Foreign direct investment is a kind of exterritorial investment in a business enterprise by a natural person or a legal entity based in another country with the aim of achieving long-term profit. In this type of investment, control and management of the enterprise as a whole or in part will often be in the hands of foreign investor. Based on FIPPA, foreign direct investment attained in the following ways:

  1. Through the use of foreign investment in a new Iranian company or by the purchase of an already-established company’s shares by the foreign investor;
  2. Through contractual arrangements between the parties with or without formation of company.

Furthermore, it can be construed from article 3 of FIPPA and related regulations that Foreign investment in economic sectors that are monopolized by the government will only be permitted where the return of capital and its profits is solely through the economic activity of the same investment project and does not rely on any guarantee by the government or government companies or banks. In fact, this article states the criteria for foreign investment in the public and private sectors of the Iran’s economic system.

Under article 44 of The Constitution of the Islamic Republic of Iran:

“The economy of the Islamic Republic of Iran is to consist of three sectors: state, cooperative, and private, and is to be based on systematic and sound planning.

Foreign Direct Investment (FDI)

1. The state sector is to include all large-scale and mother industries, foreign trade, major minerals, banking, insurance, power generation, dams, and large-scale irrigation networks, radio and television, post, telegraph and telephone services, aviation, shipping, roads, railroads and the like; all these will be publicly owned and administered by the State.

2. The cooperative sector is to include cooperative companies and enterprises concerned with production and distribution, in urban and rural areas, in accordance with Islamic criteria.

3. The private sector consists of those activities concerned with agriculture, animal husbandry, industry, trade, and services that supplement the economic activities of the state and cooperative sectors.

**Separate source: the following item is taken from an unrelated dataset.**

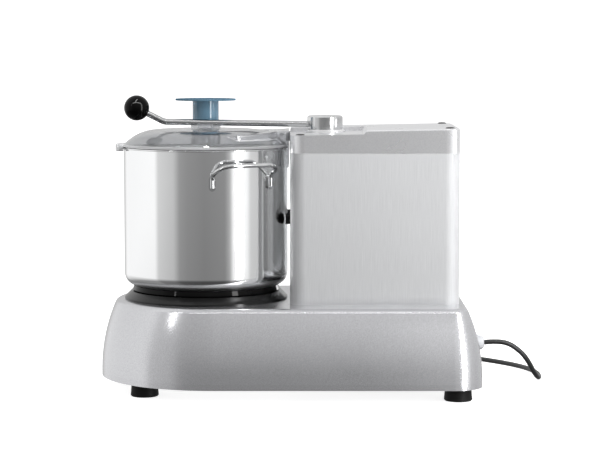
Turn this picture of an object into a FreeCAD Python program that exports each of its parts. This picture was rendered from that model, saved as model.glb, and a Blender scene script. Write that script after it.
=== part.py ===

Foreign Direct Investment (FDI)

Ownership in each of these three sectors is protected by the laws of the Islamic Republic, in so far as this ownership is in conformity with the other articles of this chapter, does not go beyond the bounds of Islamic law, contributes to the economic growth and progress of the country and does not harm society. The scope of each of these sectors as well as the regulations and conditions governing their operation, will be specified by law.”

Based on section “A” of the General policies of the Article 44 of the Constitution of the Islamic Republic of Iran: “Investment in and management and ownership of those sectors that fall under Article 44 are permissible by the non-state enterprises and public institutions, and the cooperative and private sectors as described below:

Foreign Direct Investment (FDI)

(i) Large-scale industries, mother industries (including large downstream oil and gas industries) and large mines (except oil and gas).

(ii) Foreign trade activities in the framework of trade and foreign currency policies of the country.

(iii) Banking operations by non-state public enterprises and institutions, publicly-held cooperatives and joint stock companies, provided maximum shareholding of each shareholder is determined by law.

(iv) Insurance

(v) Power supply, generation and importation of electricity for domestic consumption and export.

(vi) All postal and telecommunication activities, except the main telecommunication grid, assigning of frequencies and main networks of postal exchanges, routing and management of distribution of mails and basic postal services.

(vii) Roads and railways

(viii) Aviation (air transport) and shipping (marine transport).

The optimal share of the State and non-State sectors in the economic activities covered under the preamble of Article 44 will be determined by law by taking into view the sovereignty and independence of the country, social justice and economic development and growth.”

Considering the above-mentioned General Policies of Article 44 which has been instructed by Supreme Leader of Iran, the private sector can invest, manage and own economic activities specified in this instruction. As a result, foreign direct investment is allowed in these eight grounds by foreign investors.